The building of the railway, for the first mile north of Rockwood, exceeded in its daring any work even in the famous Grand Cañon of the Arkansas. The engineer who had charge of the construction showed the Madame a picture one of his surveyors drew of the manner in which the location was made. Evidently the draughtsman took his observations from the water’s edge, where his vista was between two walls of natural masonry, and was limited by the side of the gorge which bent sharply there. This wall was vertical and smooth, for almost a thousand feet from its base. From that height were seen hanging spider-web-like ropes, down which men, seeming not much larger than ants, were slowly descending, while others (perched upon narrow shelves in the face of the cliffs, or in trifling niches from which their only egress was by the dangling ropes), sighted through their theodolites from one ledge to the other, and directed where to place the dabs of paint indicating the intended roadbed. Similarly suspended, the workmen followed the engineers, drilling holes for blasting, and tumbling down loose fragments, until they had won a foothold for working in a less extraordinary manner. Ten months of steady labor were spent on this cañon-cutting,—months of work on the brink of yawning abysses and in the midst of falling rocks, yet not one serious accident occurred. “Often it seemed as though another hair’s distance or straw’s weight would have sent me headlong over the edge,” said the chief engineer, and no doubt all his subordinates could say the same. The expense attending such construction was of necessity great, the outlay for this single mile aggregating about $140,000.
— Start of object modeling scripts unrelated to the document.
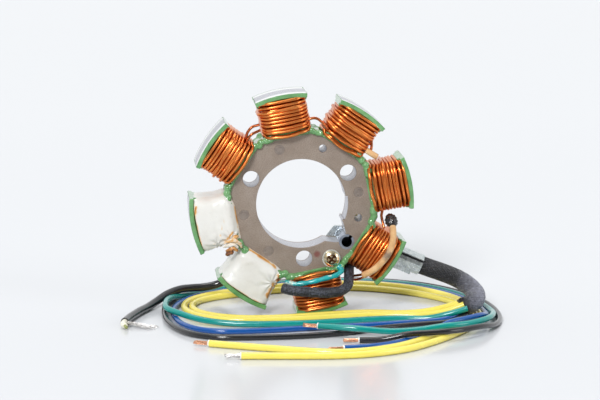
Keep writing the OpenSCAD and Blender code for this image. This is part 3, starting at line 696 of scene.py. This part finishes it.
def lead_end():
    """Inner insulation, core and the frayed screen of the pickup lead."""
    rng = np.random.default_rng(7)
    inner = smooth([(-69.6, -15.5, -42.4), (-70.2, -18.5, -42.5), (-69.6, -21.5, -42.6)], 6)
    cream = piece("lead_dielectric", [tube(inner, 1.15, 16)], M["cream"])
    core = smooth([(-69.6, -21.5, -42.6), (-69, -23.2, -42.9)], 4)
    olive = piece("lead_conductor", [tube(core, 0.6, 12)], M["olive"])
    parts = []
    hairs = 46
    for k in range(hairs):
        t = k / (hairs - 1)
        start = np.array([-69.2, -15.6, -42.6]) + rng.normal(0, 0.5, 3) * (0.7, 0.5, 0.8)
        angle = math.radians(-8 - 28 * t + rng.normal(0, 5))
        reach = rng.uniform(8.5, 13.2)
        across = rng.uniform(-0.9, 0.9)
        line = []
        for s in np.linspace(0, 1, 9):
            x = start[0] + reach * s * math.cos(angle) + 0.3 * math.sin(5 * s + k)
            y = start[1] - 1.2 * s + reach * s * math.sin(angle) + across * math.sin(3.1 * s)
            z = start[2] * (1 - s) + (FLOOR_Z + 0.25 + 0.5 * rng.random()) * s
            line.append((min(x, -56.2), max(y, -26), max(z, FLOOR_Z + 0.1)))
        parts.append(tube(smooth(line, 2), 0.09, 5))
    screen = piece("lead_shield", parts, M["tinned"])
    return [cream, olive, screen]


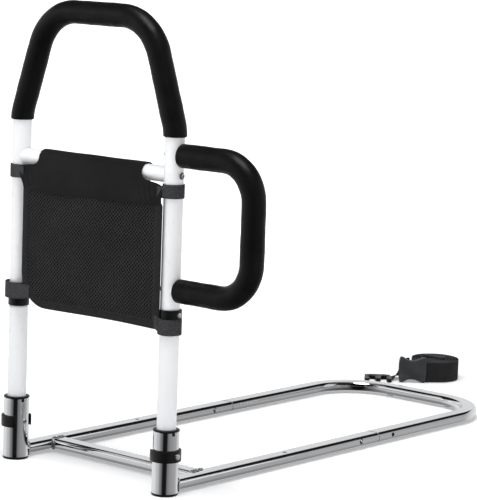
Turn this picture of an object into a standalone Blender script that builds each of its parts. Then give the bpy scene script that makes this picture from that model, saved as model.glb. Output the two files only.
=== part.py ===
"""Bed assist rail: a two-post rail with a padded top loop, a padded side handle,
a hanging storage pouch and a chrome base that slides under a mattress.
Metres, +Z up. X runs across the two posts, +Y runs along the base, under the bed."""

import math

import bmesh
import bpy
from mathutils import Vector

# ---------------------------------------------------------------- dimensions
POST_X = 0.155            # half the spacing of the two posts
POST_R = 0.0143           # post tube, outer radius (28.6 mm tube)
POST_WALL = 0.0012
SPIGOT_R = 0.0127         # necked top of each lower leg
SHOULDER_Z = 0.2370       # where the leg necks down
SPIGOT_TOP = 0.2935
LEG_BOTTOM = 0.0135
UPPER_BOTTOM = 0.2395     # lower end of the upper frame tube

LOOP_TOP_Z = 0.6860       # centreline of the top bar of the upper loop
LOOP_LEAN_Z = 0.5300      # where the posts start to lean inward
LOOP_CORNER_X = 0.1030    # corner of the leaning leg and the top bar
LOOP_CORNER_R = 0.0760
LEAN_BEND = 0.0550
GRIP_R = 0.0175           # outside of the foam grips
GRIP_START_Z = 0.5200

BAR_Z = 0.4655            # cross bar under the top loop
BAR_R = 0.0118
HANDLE_TOP_Z = 0.4945     # side handle, upper and lower arm
HANDLE_LOW_Z = 0.3005
HANDLE_X = 0.3055         # side handle, centre of the upright grip
HANDLE_R = 0.0111         # 22.2 mm tube
HANDLE_BEND = 0.0560

SOCKET_R = 0.0193
SOCKET_WALL = 0.0016
SOCKET_LOW = 0.0030
SOCKET_TOP = 0.0945
PIN_Z = 0.0590            # pinned joint of leg and socket
MID_PIN_Z = 0.2655        # pinned joint of leg and upper frame
MID_CLIP_H = 0.0140
CLIP_H = 0.0170

RAIL_W = 0.0280           # base tube, a rectangle with rounded corners: width, height, corner radius
RAIL_H = 0.0155
RAIL_R = 0.0042
RAIL_WALL = 0.0015
RAIL_Z = 0.01295          # its centre
RAIL_END = 0.4930         # seam between side tube and end loop
LOOP_END_Y = 0.8240       # centreline of the far end of the base
BASE_BEND = 0.0960
SLEEVE_W = 0.0244         # necked end of the loop inside the side tube
SLEEVE_H = 0.0119
CROSS_Y = 0.0812
BUTTON_Y = 0.4480

POUCH_X0, POUCH_X1 = -0.1290, 0.1510
POUCH_Y = -0.0183         # back of the front panel
POUCH_LOW = 0.2440
POUCH_HIGH = 0.4500

WEB_W = 0.0380            # safety strap webbing
COIL = (-0.1071, 1.0195)  # centre of the rolled strap on the floor

SHIFT = Vector((-0.06478, -0.51951, 0.0))   # puts the origin under the middle of the model
SEG = 16

for o in list(bpy.data.objects):
    bpy.data.objects.remove(o, do_unlink=True)


# ---------------------------------------------------------------- materials
def material(name, rgb, rough, metal):
    m = bpy.data.materials.new(name)
    m.use_nodes = True
    b = m.node_tree.nodes["Principled BSDF"]
    b.inputs["Base Color"].default_value = (*rgb, 1.0)
    b.inputs["Roughness"].default_value = rough
    b.inputs["Metallic"].default_value = metal
    m.diffuse_color = (*rgb, 1.0)
    return m


LOOKS = {
    "white": ((0.86, 0.87, 0.88), 0.32, 0.0),
    "chrome": ((0.72, 0.73, 0.75), 0.12, 1.0),
    "steel": ((0.62, 0.63, 0.65), 0.25, 1.0),
    "foam": ((0.014, 0.014, 0.015), 0.62, 0.0),
    "plastic": ((0.018, 0.018, 0.020), 0.45, 0.0),
    "grey": ((0.050, 0.052, 0.056), 0.5, 0.0),
    "fabric": ((0.022, 0.022, 0.024), 0.85, 0.0),
    "webbing": ((0.016, 0.016, 0.018), 0.9, 0.0),
    "rubber": ((0.02, 0.02, 0.02), 0.8, 0.0),
    "silicone": ((0.75, 0.76, 0.77), 0.35, 0.0),
}


# ---------------------------------------------------------------- builders
def add(name, bm, look, origin=(0, 0, 0), smooth=True):
    """Names a finished mesh, gives it a material and puts its origin where asked."""
    bmesh.ops.remove_doubles(bm, verts=bm.verts[:], dist=1e-6)
    bmesh.ops.recalc_face_normals(bm, faces=bm.faces[:])
    o = Vector(origin)
    bmesh.ops.translate(bm, verts=bm.verts[:], vec=-o)
    me = bpy.data.meshes.new(name)
    bm.to_mesh(me)
    bm.free()
    if smooth:
        for p in me.polygons:
            p.use_smooth = True
        me.set_sharp_from_angle(angle=math.radians(40))
    me.materials.append(material(name, *LOOKS[look]))
    ob = bpy.data.objects.new(name, me)
    bpy.context.scene.collection.objects.link(ob)
    ob.location = o + SHIFT
    return ob


def rings_to_solid(rings_out, rings_in=None, closed=False):
    """Skins rings of points; with inner rings the solid is a tube with annular ends."""
    bm = bmesh.new()

    def skin(rings):
        vr = [[bm.verts.new(p) for p in r] for r in rings]
        pairs = list(zip(vr, vr[1:])) + ([(vr[-1], vr[0])] if closed else [])
        for a, b in pairs:
            n = len(a)
            for i in range(n):
                bm.faces.new((a[i], a[(i + 1) % n], b[(i + 1) % n], b[i]))
        return vr

    o = skin(rings_out)
    if rings_in:
        i_ = skin(rings_in)
        for a, b in ((o[0], i_[0]), (o[-1], i_[-1])):
            n = len(a)
            for i in range(n):
                bm.faces.new((a[i], a[(i + 1) % n], b[(i + 1) % n], b[i]))
    elif not closed:
        bm.faces.new(o[0])
        bm.faces.new(o[-1])
    return bm


def circle(r, n=SEG, phase=0.0):
    return [(r * math.cos(2 * math.pi * (i + phase) / n), r * math.sin(2 * math.pi * (i + phase) / n)) for i in range(n)]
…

Crossing the handsome bridge shown in our sketch, the course of the road thereafter is generally on the eastern bank of the stream, although it is recrossed a few times where, by this expedient, expensive excavation could be avoided. The water gradually rises to the level of the track, which is henceforth rarely a rod above it. Often in making a curve, one obtains a charming view up the river, with its gracefully drooping borders of willows and aspens. Everywhere the mountains are close at hand on either side, and a goat could scarcely climb their inaccessible steeps.
Presently a halt is made, and as we alight, such a picture is presented as it may never be our fortune to again behold. The cañon is compressed into a narrow fissure among mountains of supreme height, whose fronts are in unbroken shadow. At the right a waterfall comes leaping down, to join the foam-flecked river. In the foreground great banks of moss sustain gay flowers, while over them nod the stately pines, with swaying vines, keeping time to the fretful murmur of the water. Between and far beyond the clear-cut sky-lines of nearer peaks, The Needles lift their splintered pinnacles into the regions of perpetual snow, wrapped in the gauze of a wondrous atmosphere, and their crests glowing as with a golden crown.
Continuing northward, we speedily enter Elk Park, a little valley in the midst of the range, with sunlit meadows and groups of giant pines. As we turn from the park, a backward glance discloses the subject of our frontispiece,—Garfield Peak,—lifting its symmetrical summit a mile above the track, a peerless landmark among its fellows.